[Stored records start]

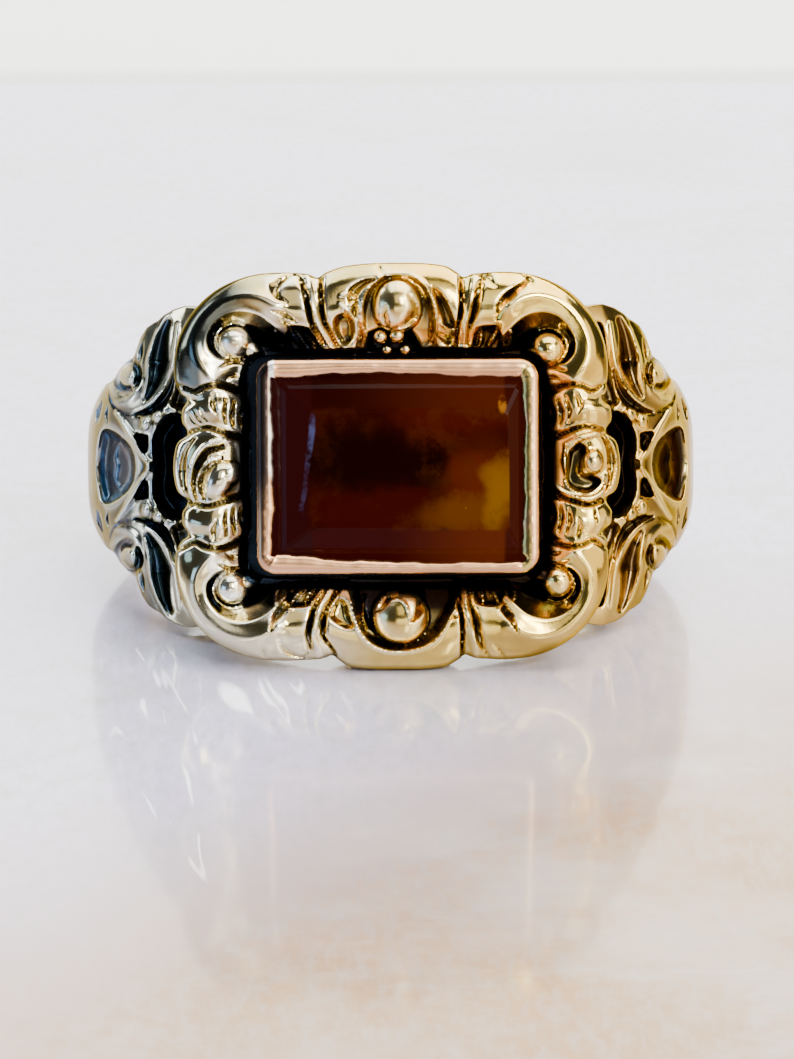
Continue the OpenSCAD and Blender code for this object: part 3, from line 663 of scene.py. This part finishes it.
def build_hoop():
    """The shoulders and the shank in one: the section swept round the finger, and its relief."""
    worked = np.arange(WORKED_FROM - 1, WORKED_TO, HOOP_STEP)
    half = np.concatenate([[0, 8, 16, 24, 29], worked, np.arange(WORKED_TO + 1, 180, 2.5)])
    angles = np.concatenate([half, [180], 360 - half[:0:-1]])
    v = np.linspace(-1, 1, HOOP_ACROSS)
    a_grid, v_grid = np.meshgrid(angles, v, indexing="ij")
    skin = hoop_surface(a_grid.ravel(), v_grid.ravel())
    x, y, z, cut, shield = (values.reshape(a_grid.shape) for values in skin)
    cut = cut * 0.2 + softened(cut, 1, wrap=False) * 0.8
    level = softened(cut, 6, wrap=False)
    # black in the hollows and the deepest cuts, and partly in the shields: blackening with painted shade
    dark = np.maximum(np.clip((level - cut - 0.06) / 0.66, 0, 1), ease((-cut - 0.70) / 0.35))
    dark = dark * ease((WORKED_TO - np.minimum(angles, 360 - angles)) / 6)[:, None]
    dark = np.maximum(dark, shield * np.where(x < 0, 0.35, 0.62))
    # the shoulders are tarnished and darkened by painted shade, most in their hollows and least on their
    # rubbed ridges
    tarnish_and_painted_shade = 0.50 + 0.48 * ease((level - cut + 0.02) / 0.12) - 0.30 * ease((cut - level) / 0.08)
    tarnish_and_painted_shade = np.maximum(tarnish_and_painted_shade, shield)
    # the ridges are rubbed bright, with painted highlights
    worn_and_highlit = (0.20 + 0.45 * ease((cut - level - 0.01) / 0.07)) * (1 - ease((level - cut + 0.02) / 0.10))
    # no cut comes nearer to the finger than the wall allows
    wall = -np.sqrt(np.clip((BORE_R + LEAST_WALL) ** 2 - x ** 2, 0, None))
    y = np.where(y < 0, np.minimum(y - cut, wall), y)
    half_w = np.abs(z[:, -1])
    edge_r = np.hypot(x, y)[:, -1]
    # rounded sides, down to the bore: how far in, and the share of the thickness that is left
    inset_bore = 0.45
    sides = [(half_w - inset, BORE_R + (edge_r - BORE_R) * share) for inset, share in (
        (0.00, 0.80), (0.02, 0.55), (0.05, 0.30), (0.12, 0.14), (0.26, 0.03), (inset_bore, 0.0))]
    turn = np.radians(angles)
    flat = np.zeros(len(angles))

    def round_the_finger(r, w):
        """A line round the finger at radius r and height w, with its shades."""
        return np.stack([r * np.sin(turn), -r * np.cos(turn), w], axis=1), flat, flat + 0.4, flat

    cols = [round_the_finger(r, -w) for w, r in sides[::-1]]
    cols += [(np.stack([x[:, k], y[:, k], z[:, k]], axis=1), dark[:, k], tarnish_and_painted_shade[:, k], worn_and_highlit[:, k])
             for k in range(len(v))]
    cols += [round_the_finger(r, w) for w, r in sides]
    cols += [round_the_finger(BORE_R + flat, (half_w - inset_bore) * share)
             for share in (0.6, 0.2, -0.2, -0.6)]
    places, black, dull, bright = (np.stack([col[k] for col in cols], axis=1) for k in range(4))
    return pulled_grid("shoulders_and_shank", places, close_rows=True,
                       shades={"recess": black, "tarnish_and_painted_shade": dull, "worn_and_highlit": bright}, angle=80)


def rounded_outline(w, d, r, n_corner, n_side):
    """Points round a rectangle with rounded corners, and their outward directions."""
    pts, out = [], []
    quadrants = ((1, 1), (-1, 1), (-1, -1), (1, -1))
    to_corner = np.array([w / 2 - r, d / 2 - r])
    for k, quadrant in enumerate(quadrants):
        for j in range(n_corner + 1):
            turn = math.radians(90 * k + 90 * j / n_corner)
            outward = np.array([math.cos(turn), math.sin(turn)])
            pts.append(quadrant * to_corner + r * outward)
            out.append(outward)
        start = pts[-1]
        stop = quadrants[(k + 1) % 4] * to_corner + r * outward
        for j in range(1, n_side):
            pts.append(start + (stop - start) * j / n_side)
            out.append(outward)
    return np.array(pts), np.array(out)


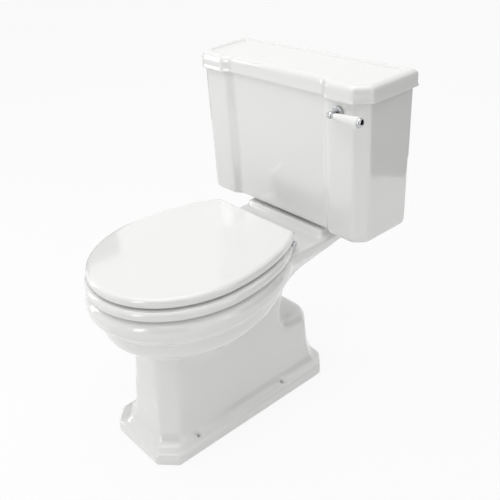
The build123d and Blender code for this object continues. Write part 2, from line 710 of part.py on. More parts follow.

[Stored records end]

The problem: Please output every record, keeping each line exact.

Answer to this problem:
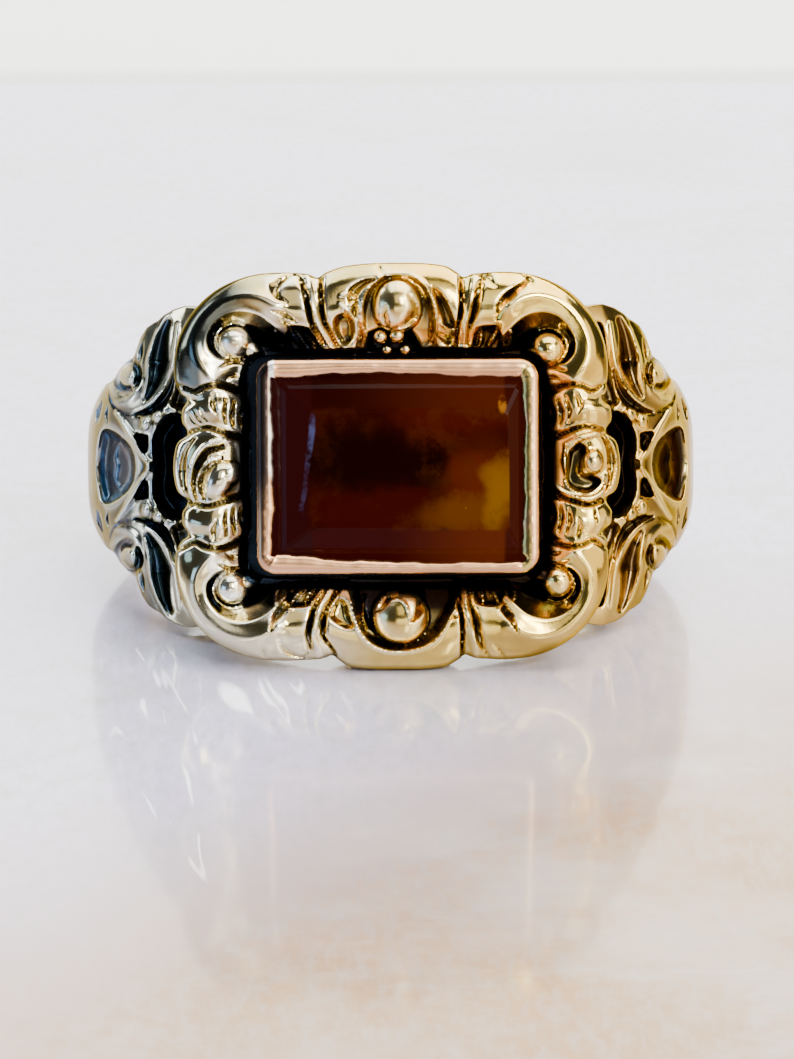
Continue the OpenSCAD and Blender code for this object: part 3, from line 663 of scene.py. This part finishes it.
def build_hoop():
    """The shoulders and the shank in one: the section swept round the finger, and its relief."""
    worked = np.arange(WORKED_FROM - 1, WORKED_TO, HOOP_STEP)
    half = np.concatenate([[0, 8, 16, 24, 29], worked, np.arange(WORKED_TO + 1, 180, 2.5)])
    angles = np.concatenate([half, [180], 360 - half[:0:-1]])
    v = np.linspace(-1, 1, HOOP_ACROSS)
    a_grid, v_grid = np.meshgrid(angles, v, indexing="ij")
    skin = hoop_surface(a_grid.ravel(), v_grid.ravel())
    x, y, z, cut, shield = (values.reshape(a_grid.shape) for values in skin)
    cut = cut * 0.2 + softened(cut, 1, wrap=False) * 0.8
    level = softened(cut, 6, wrap=False)
    # black in the hollows and the deepest cuts, and partly in the shields: blackening with painted shade
    dark = np.maximum(np.clip((level - cut - 0.06) / 0.66, 0, 1), ease((-cut - 0.70) / 0.35))
    dark = dark * ease((WORKED_TO - np.minimum(angles, 360 - angles)) / 6)[:, None]
    dark = np.maximum(dark, shield * np.where(x < 0, 0.35, 0.62))
    # the shoulders are tarnished and darkened by painted shade, most in their hollows and least on their
    # rubbed ridges
    tarnish_and_painted_shade = 0.50 + 0.48 * ease((level - cut + 0.02) / 0.12) - 0.30 * ease((cut - level) / 0.08)
    tarnish_and_painted_shade = np.maximum(tarnish_and_painted_shade, shield)
    # the ridges are rubbed bright, with painted highlights
    worn_and_highlit = (0.20 + 0.45 * ease((cut - level - 0.01) / 0.07)) * (1 - ease((level - cut + 0.02) / 0.10))
    # no cut comes nearer to the finger than the wall allows
    wall = -np.sqrt(np.clip((BORE_R + LEAST_WALL) ** 2 - x ** 2, 0, None))
    y = np.where(y < 0, np.minimum(y - cut, wall), y)
    half_w = np.abs(z[:, -1])
    edge_r = np.hypot(x, y)[:, -1]
    # rounded sides, down to the bore: how far in, and the share of the thickness that is left
    inset_bore = 0.45
    sides = [(half_w - inset, BORE_R + (edge_r - BORE_R) * share) for inset, share in (
        (0.00, 0.80), (0.02, 0.55), (0.05, 0.30), (0.12, 0.14), (0.26, 0.03), (inset_bore, 0.0))]
    turn = np.radians(angles)
    flat = np.zeros(len(angles))

    def round_the_finger(r, w):
        """A line round the finger at radius r and height w, with its shades."""
        return np.stack([r * np.sin(turn), -r * np.cos(turn), w], axis=1), flat, flat + 0.4, flat

    cols = [round_the_finger(r, -w) for w, r in sides[::-1]]
    cols += [(np.stack([x[:, k], y[:, k], z[:, k]], axis=1), dark[:, k], tarnish_and_painted_shade[:, k], worn_and_highlit[:, k])
             for k in range(len(v))]
    cols += [round_the_finger(r, w) for w, r in sides]
    cols += [round_the_finger(BORE_R + flat, (half_w - inset_bore) * share)
             for share in (0.6, 0.2, -0.2, -0.6)]
    places, black, dull, bright = (np.stack([col[k] for col in cols], axis=1) for k in range(4))
    return pulled_grid("shoulders_and_shank", places, close_rows=True,
                       shades={"recess": black, "tarnish_and_painted_shade": dull, "worn_and_highlit": bright}, angle=80)


def rounded_outline(w, d, r, n_corner, n_side):
    """Points round a rectangle with rounded corners, and their outward directions."""
    pts, out = [], []
    quadrants = ((1, 1), (-1, 1), (-1, -1), (1, -1))
    to_corner = np.array([w / 2 - r, d / 2 - r])
    for k, quadrant in enumerate(quadrants):
        for j in range(n_corner + 1):
            turn = math.radians(90 * k + 90 * j / n_corner)
            outward = np.array([math.cos(turn), math.sin(turn)])
            pts.append(quadrant * to_corner + r * outward)
            out.append(outward)
        start = pts[-1]
        stop = quadrants[(k + 1) % 4] * to_corner + r * outward
        for j in range(1, n_side):
            pts.append(start + (stop - start) * j / n_side)
            out.append(outward)
    return np.array(pts), np.array(out)


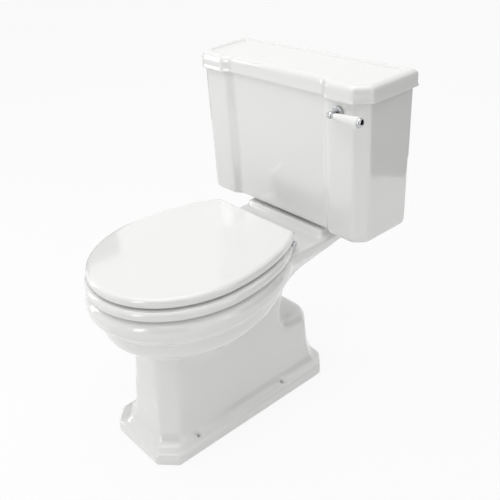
The build123d and Blender code for this object continues. Write part 2, from line 710 of part.py on. More parts follow.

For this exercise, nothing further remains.